[What this task involves] Would you return the complete listing below word for word?

>> Begin Material provided

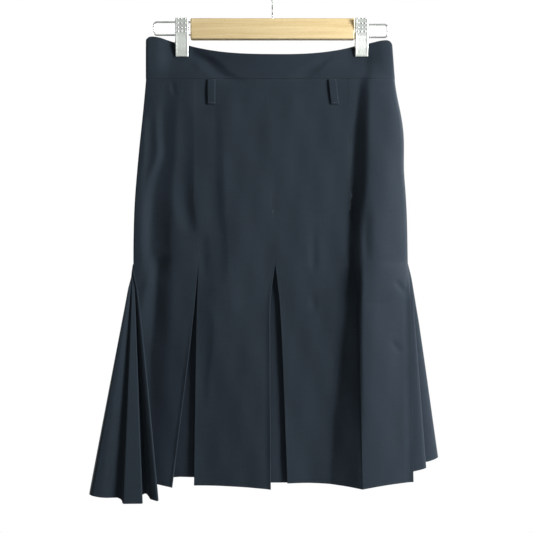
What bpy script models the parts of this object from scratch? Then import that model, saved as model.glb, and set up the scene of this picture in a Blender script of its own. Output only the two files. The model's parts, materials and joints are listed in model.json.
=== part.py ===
"""Pleated midi skirt hung by two clips from a wooden hanger.

Eight gores meet at seams that open at knee level, where a godet is let into each: the front, back and
princess godets fold inwards behind their gores, and the side godets stand out in soft folds. A shaped
band closes the waist. The origin is the inside top of the hanger's hook, +Z is up and -Y is the front.
Lengths in the tables are millimetres; the meshes are made in metres.
"""

import math
from collections import namedtuple

import bmesh
import bpy
import numpy as np
from mathutils import Matrix

MM = 0.001

# Cloth
CLOTH = 1.2  # wall of the gores, godets and belt loops
BAND_CLOTH = 2.0  # wall of the interfaced waistband
SEAM_GAP = 0.3  # space left between two pieces at a seam
LAYER_GAP = 0.3  # space left between two layers that lie on each other

# Depths below the hook at which the seams are drawn
SEAM, HIP, RELEASE, KICK, HEM = 178.0, 384.0, 444.0, 512.0, 762.0
LEVELS = (SEAM, HIP, RELEASE, KICK, HEM)

# Levels at which a wall has a row of points
UPPER_ROWS = (SEAM, 196.0, 222.0, 258.0, 300.0, 342.0, HIP, 416.0)
PLEAT_ROWS = (RELEASE, 450.0, 474.0, KICK, 570.0, 635.0, 700.0, HEM)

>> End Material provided

[Reply]
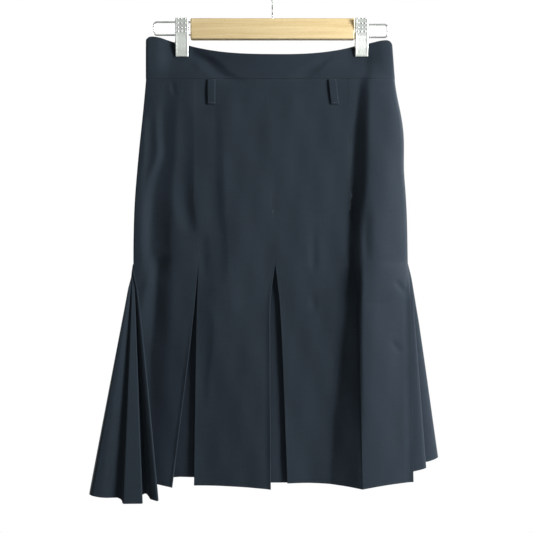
What bpy script models the parts of this object from scratch? Then import that model, saved as model.glb, and set up the scene of this picture in a Blender script of its own. Output only the two files. The model's parts, materials and joints are listed in model.json.
=== part.py ===
"""Pleated midi skirt hung by two clips from a wooden hanger.

Eight gores meet at seams that open at knee level, where a godet is let into each: the front, back and
princess godets fold inwards behind their gores, and the side godets stand out in soft folds. A shaped
band closes the waist. The origin is the inside top of the hanger's hook, +Z is up and -Y is the front.
Lengths in the tables are millimetres; the meshes are made in metres.
"""

import math
from collections import namedtuple

import bmesh
import bpy
import numpy as np
from mathutils import Matrix

MM = 0.001

# Cloth
CLOTH = 1.2  # wall of the gores, godets and belt loops
BAND_CLOTH = 2.0  # wall of the interfaced waistband
SEAM_GAP = 0.3  # space left between two pieces at a seam
LAYER_GAP = 0.3  # space left between two layers that lie on each other

# Depths below the hook at which the seams are drawn
SEAM, HIP, RELEASE, KICK, HEM = 178.0, 384.0, 444.0, 512.0, 762.0
LEVELS = (SEAM, HIP, RELEASE, KICK, HEM)

# Levels at which a wall has a row of points
UPPER_ROWS = (SEAM, 196.0, 222.0, 258.0, 300.0, 342.0, HIP, 416.0)
PLEAT_ROWS = (RELEASE, 450.0, 474.0, KICK, 570.0, 635.0, 700.0, HEM)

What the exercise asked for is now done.